Sunday, January 25, 2009

Worries

On November 2, 2006 at 11:47 in the evening my son was born. Words can't explain the happiness my wife and I felt at the moment. I knew I that point that my life would change forever and that my focus would always be his well-being. (Second to my wife of course...!00 points) As these two years have virtually blown by, I have noticed that my son has a personality that mirrors my own. He has a sense of humor, he is hardheaded, he is a flirt, (sorry baby), and lastly he has a smart mouth. This is where my worry comes in. For the last several weeks when either my wife or I pick him up from childcare we hear that either he has talked back to one of the providers or that he is very adamant about which toys are his.

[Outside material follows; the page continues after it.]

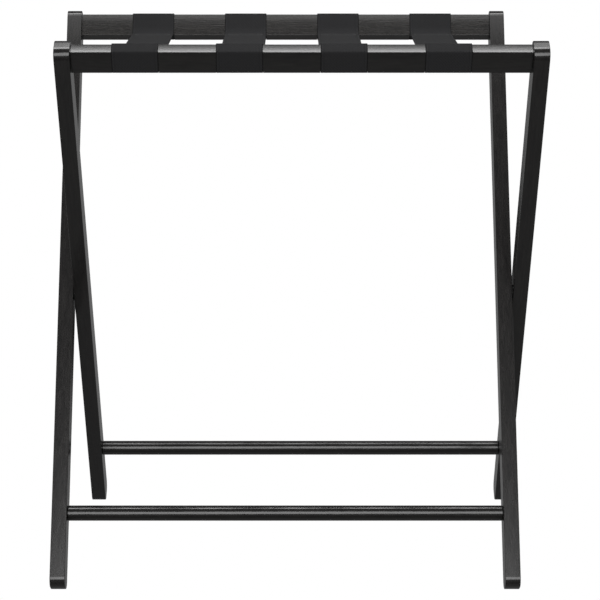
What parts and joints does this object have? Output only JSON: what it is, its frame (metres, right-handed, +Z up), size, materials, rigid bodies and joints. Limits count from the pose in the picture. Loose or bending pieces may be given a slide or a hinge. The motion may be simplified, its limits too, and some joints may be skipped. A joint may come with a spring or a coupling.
{
  "type": "folding luggage rack",
  "caption": "Folding X-frame luggage rack in black wood, with webbing straps between the top rails, round stretchers near the feet and a pivot bolt on each side.",
  "frame": {"origin": "on the floor, under the middle of the open rack's bounding box", "axes": "+Z up, +X to the right along the top rails, +Y to the rear, across the rack"},
  "size_m": [0.5534, 0.3778, 0.6259],
  "materials": {
    "black_wood": "black satin paint on hardwood",
    "webbing": "black woven polypropylene webbing",
    "black_steel": "black oxide",
    "zinc_steel": "zinc plated",
    "nylon": "moulded nylon",
    "beech": "bare turned beech"
  },
  "bodies": {
    "front_frame": {"front_top_rail": "black_wood", "front_stretcher": "black_wood", "front_leg_left": "black_wood", "front_leg_right": "black_wood", "front_rail_screw_left": "black_steel", "front_rail_screw_right": "black_steel", "front_stretcher_screw_left": "black_steel", "front_stretcher_screw_right": "black_steel", "front_pivot_bolt_left": "black_steel", "front_pivot_insert_left": "zinc_steel", "front_rail_pin_left": "beech", "front_rail_pin_right": "beech", "pivot_washer_left": "nylon", "pivot_washer_right": "nylon", "strap_1": "webbing", "strap_2": "webbing", "strap_3": "webbing", "strap_4": "webbing"},
    "rear_frame": {"rear_top_rail": "black_wood", "rear_stretcher": "black_wood", "rear_leg_left": "black_wood", "rear_leg_right": "black_wood", "rear_rail_screw_left": "black_steel", "rear_rail_screw_right": "black_steel", "rear_stretcher_screw_left": "black_steel", "rear_stretcher_screw_right": "black_steel", "rear_pivot_bolt_right": "black_steel", "rear_pivot_insert_right": "zinc_steel", "rear_rail_pin_left": "beech", "rear_rail_pin_right": "beech"}
  },
  "joints": [
    {"name": "fold", "type": "hinge", "parent": "front_frame", "child": "rear_frame", "pos_m": [0, 0, 0.30959], "axis": [1, 0, 0], "range_deg": [0, 54.2], "deforming": ["strap_1", "strap_2", "strap_3", "strap_4"]}
  ]
}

Now, I know the toy part comes from him being an only child and I guess I understand that part. I was raised with an older brother so I really could not be selfish about anything due to the thrashing I would get. My son on the other hand feels as though what is his is his and no one should dare touch it. This concerns me but I chalk it up to terrible two's and will leave it at that. We are working on the sharing aspect at home. My real concern comes from his mouth. I really worry that it is something that will not leave him. Any one that knows myself or my brother or even my wife knows that we all have a very smart mouth that can and sometimes does get all of us in a little bit of trouble. But all of us are at least 30 (sorry again baby) and so it is part of us at this point. I must say that I don't want it to become part of my son and cause him some of the the same minor issues it caused me. Maybe I am overthinking this, but I must admit I am worried about it.